Franklin Foer dalam bukunya "How Soccer Explain The World" juga menguatkan opini kalau Milan hanya alat Berlusconi untuk ke pentas politik. "Walau Berlusconi sudah menjadi juragan media, baru pada saat membeli AC Milan pada 1986-lah namanya melejit ke pentas nasional. Ketika ia memasuki politik pada 1994 dengan mencalonkan diri sebagai perdana menteri, sepakbola lah yang menopang strategi pemilunya," tulis Frank yang sempat "diculik" dan dimanja-manja anak buah Berlusconi di pusat pembinaan Milanello.


Lalu bagaimana dengan saat ini?



Menurut Franklin Foer, Berlusconi sebenarnya tidak bisa dijadikan sasaran kemarahan tunggal bila Milan gagal atau ia kedapatan korupsi. Sebab, Berlusconi melakukan manipulasi secara terbuka. Disadari atau tidak, Milanistidan Italia sudah ikut dalam konsensus menikmati keglamoran dan kejayaan yang diciptakan Berlusconi.



Kalau kini Milan meredup setelah ia tak punya kuasa di pentas politik, bisa jadi karena Berlusconi kini tak punya lagi tujuan di dunia politik. Memang, pengadilan telah menghukumnya tidak boleh lagi menjadi pejabat publik selama dua tahun. Padahal, di Italia bulan Mei 2014 ini akan ada pemilihan umum.



Berlusconi kini tak butuh tunggangan, karena tak ada lagi kursi kekuasaan yang bisa diraihnya. Buat apa bersusah payah menyuntikkan dana untuk membeli pemain mahal dan mendapatkan popularitas jika memang tak bisa digunakan?

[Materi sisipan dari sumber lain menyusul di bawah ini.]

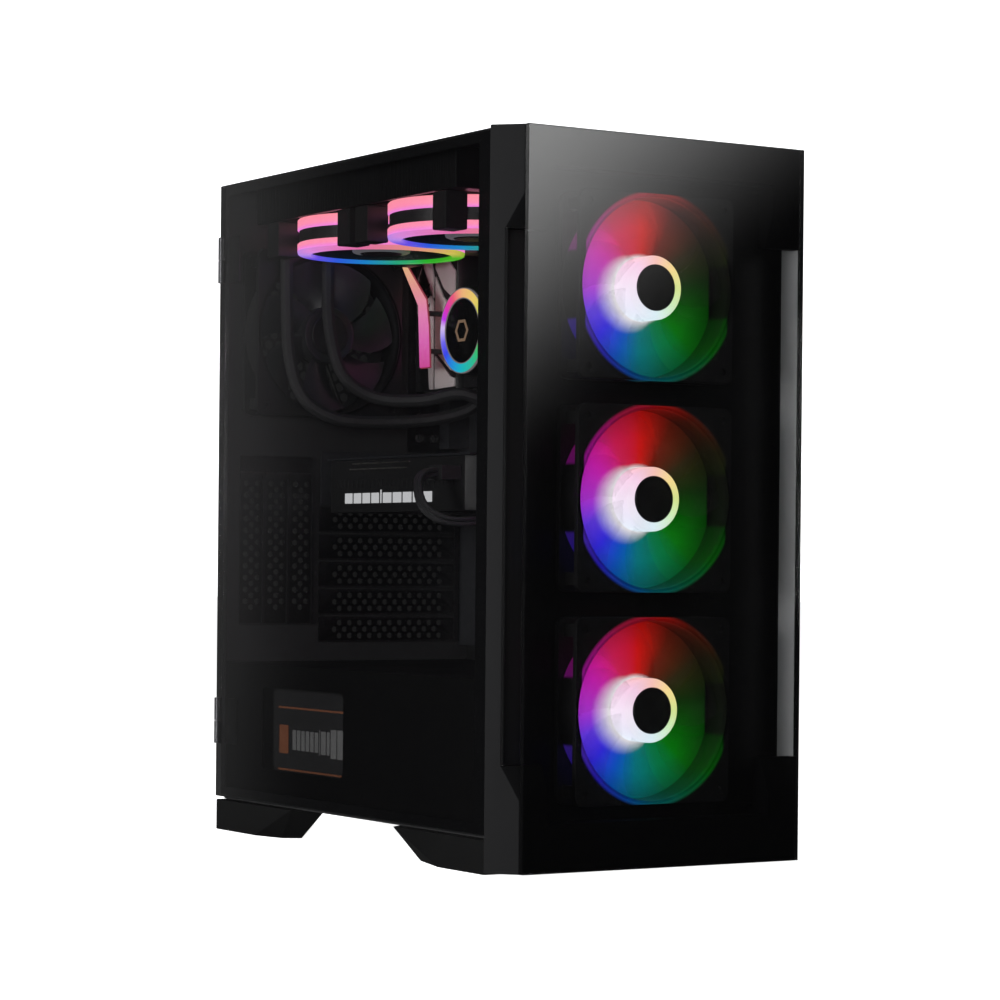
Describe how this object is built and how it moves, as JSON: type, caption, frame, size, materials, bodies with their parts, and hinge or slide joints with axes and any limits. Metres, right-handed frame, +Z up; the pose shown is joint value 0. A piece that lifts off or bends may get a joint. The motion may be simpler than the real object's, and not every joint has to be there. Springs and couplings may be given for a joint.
{
  "type": "desktop computer tower",
  "caption": "Mid-size desktop computer tower with a hinged glass side, glass front over lit fans, liquid cooling, power supply shroud and wedge feet.",
  "frame": {"origin": "on the floor under the middle of the tower's outer box", "axes": "+Z up, the front faces -Y, the glass door is on -X, +X is the steel side panel"},
  "size_m": [0.246, 0.396, 0.468],
  "materials": {
    "chassis_steel": "satin black powder coat",
    "panel_steel": "satin black powder coat, finer",
    "hardware_steel": "black zinc",
    "bezel_plastic": "satin moulded black",
    "foot_plastic": "textured moulded black",
    "front_glass": "smoked glass",
    "door_glass": "lightly smoked glass with a black printed border",
    "trim_grey": "light grey satin",
    "fan_frame": "moulded black",
    "lit_blade": "milky translucent, lit in several colours",
    "dark_blade": "moulded black",
    "silver_plate": "brushed",
    "light_bar": "lit diffuser",
    "hose_rubber": "sleeved black hose",
    "cooler_block": "black, fins and housings",
    "board_black": "black circuit board",
    "memory_dark": "anodised dark heat spreader",
    "supply_black": "black painted case",
    "filter_mesh": "fine black nylon mesh in a plastic frame"
  },
  "bodies": {
    "chassis": {"chassis_floor": "chassis_steel", "chassis_rear_wall": "chassis_steel", "chassis_top": "chassis_steel", "chassis_front_frame": "chassis_steel", "motherboard_tray": "chassis_steel", "psu_shroud": "chassis_steel", "foot_rear_left": "foot_plastic", "foot_rear_right": "foot_plastic", "foot_front_left": "foot_plastic", "foot_front_right": "foot_plastic", "slot_covers": "chassis_steel", "vertical_slot_covers": "chassis_steel", "chassis_hinge_upper": "hardware_steel", "chassis_hinge_lower": "hardware_steel", "front_fan_frame_1": "fan_frame", "front_fan_frame_2": "fan_frame", "front_fan_frame_3": "fan_frame", "rear_fan_frame": "fan_frame", "radiator_fan_frame_1": "fan_frame", "radiator_fan_frame_2": "fan_frame", "radiator": "cooler_block", "pump_head": "cooler_block", "coolant_tube_a": "hose_rubber", "coolant_tube_b": "hose_rubber", "motherboard": "board_black", "io_cover": "silver_plate", "light_bar": "light_bar", "memory_module_1": "memory_dark", "memory_module_2": "memory_dark", "graphics_card_shroud": "cooler_block", "graphics_card_board": "board_black", "graphics_power_cable": "hose_rubber", "psu_case": "supply_black", "io_panel": "bezel_plastic", "drive_cage": "chassis_steel"},
    "door": {"glass_door": "door_glass", "door_hinge_leaf_upper": "hardware_steel", "door_hinge_leaf_lower": "hardware_steel"},
    "right_panel": {"right_side_panel": "panel_steel", "thumbscrew_upper": "hardware_steel", "thumbscrew_lower": "hardware_steel"},
    "front_panel": {"front_bezel": "bezel_plastic", "front_glass": "front_glass", "intake_trim_left": "trim_grey", "intake_trim_right": "trim_grey"},
    "front_fan_1": {"front_fan_rotor_1": "lit_blade"},
    "front_fan_2": {"front_fan_rotor_2": "lit_blade"},
    "front_fan_3": {"front_fan_rotor_3": "lit_blade"},
    "rear_fan": {"rear_fan_rotor": "dark_blade"},
    "radiator_fan_1": {"radiator_fan_rotor_1": "lit_blade"},
    "radiator_fan_2": {"radiator_fan_rotor_2": "lit_blade"},
    "card_fan_1": {"graphics_card_fan_1": "dark_blade"},
    "card_fan_2": {"graphics_card_fan_2": "dark_blade"},
    "supply_fan": {"psu_fan": "dark_blade"},
    "supply_switch": {"psu_switch": "foot_plastic"},
    "power_key": {"power_button": "foot_plastic"},
    "reset_key": {"reset_button": "foot_plastic"},
    "roof_filter": {"top_filter": "filter_mesh"},
    "floor_filter": {"bottom_filter": "filter_mesh"},
    "sled": {"drive_sled": "fan_frame"}
  },
  "joints": [
    {"name": "door_hinge", "type": "hinge", "parent": "chassis", "child": "door", "pos_m": [-0.1202, 0.1956, 0.245], "axis": [0, 0, -1], "range_deg": [0, 105]},
    {"name": "right_panel_slide", "type": "slide", "parent": "chassis", "child": "right_panel", "axis": [0, 1, 0], "range_m": [0, 0.41]},
    {"name": "front_panel_pull", "type": "slide", "parent": "chassis", "child": "front_panel", "axis": [0, -1, 0], "range_m": [0, 0.06]},
    {"name": "front_fan_1_spin", "type": "hinge", "parent": "chassis", "child": "front_fan_1", "pos_m": [0, -0.1743, 0.3727], "axis": [0, -1, 0], "continuous": true},
    {"name": "front_fan_2_spin", "type": "hinge", "parent": "chassis", "child": "front_fan_2", "pos_m": [0, -0.1743, 0.2367], "axis": [0, -1, 0], "continuous": true},
    {"name": "front_fan_3_spin", "type": "hinge", "parent": "chassis", "child": "front_fan_3", "pos_m": [0, -0.1743, 0.1007], "axis": [0, -1, 0], "continuous": true},
    {"name": "rear_fan_spin", "type": "hinge", "parent": "chassis", "child": "rear_fan", "pos_m": [-0.046, 0.175, 0.3602], "axis": [0, -1, 0], "continuous": true},
    {"name": "radiator_fan_1_spin", "type": "hinge", "parent": "chassis", "child": "radiator_fan_1", "pos_m": [-0.045, 0.0937, 0.4224], "axis": [0, 0, -1], "continuous": true},
    {"name": "radiator_fan_2_spin", "type": "hinge", "parent": "chassis", "child": "radiator_fan_2", "pos_m": [-0.045, -0.0343, 0.4224], "axis": [0, 0, -1], "continuous": true},
    {"name": "card_fan_1_spin", "type": "hinge", "parent": "chassis", "child": "card_fan_1", "pos_m": [0.015, 0.1315, 0.2369], "axis": [0, 0, -1], "continuous": true},
    {"name": "card_fan_2_spin", "type": "hinge", "parent": "chassis", "child": "card_fan_2", "pos_m": [0.015, 0.0375, 0.2369], "axis": [0, 0, -1], "continuous": true},
    {"name": "supply_fan_spin", "type": "hinge", "parent": "chassis", "child": "supply_fan", "pos_m": [-0.03, 0.1095, 0.0395], "axis": [0, 0, -1], "continuous": true},
    {"name": "supply_switch_rock", "type": "hinge", "parent": "chassis", "child": "supply_switch", "pos_m": [-0.081, 0.186, 0.0905], "axis": [-1, 0, 0], "range_deg": [0, 19.4]},
    {"name": "power_button_press", "type": "slide", "parent": "chassis", "child": "power_key", "axis": [0, 0, -1], "range_m": [0, 0.0012], "stiffness_N_per_m": 1200},
    {"name": "reset_button_press", "type": "slide", "parent": "chassis", "child": "reset_key", "axis": [0, 0, -1], "range_m": [0, 0.0012], "stiffness_N_per_m": 900},
    {"name": "top_filter_lift", "type": "slide", "parent": "chassis", "child": "roof_filter", "axis": [0, 0, 1], "range_m": [0, 0.04]},
    {"name": "bottom_filter_slide", "type": "slide", "parent": "chassis", "child": "floor_filter", "axis": [0, 1, 0], "range_m": [0, 0.18]},
    {"name": "drive_sled_slide", "type": "slide", "parent": "chassis", "child": "sled", "axis": [1, 0, 0], "range_m": [0, 0.03]}
  ]
}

Bahkan, pada awal Maret lalu Bloomberg pun melaporkan bahwa Milan sedang mencari pembeli potensial, meski pihak Fininvest memberikan pernyataan bahwa klub itu tidak akan dijual. Apakah ini jadi pertanda akhir hubungan Berlusconi dan AC Milan? Belum tentu, karena toh setelah menjalani hukuman dua tahun, Berlusconi masih bisa mengincar kursi perdana menteri selanjutnya.



Ya, mungkin yang perlu dilakukan oleh Milanisti hanya bersabar. Karena jika nafsu Berlusconi dalam dunia politik masih kuat, maka kebangkitan Milan sesungguhnya hanya menunggu waktu. Dan untuk Berlusconi, sang empunya Italia yang berada di jantung skandal hukum, politik, dan seks, tampaknya gairah untuk berkuasa itu akan selalu tetap ada.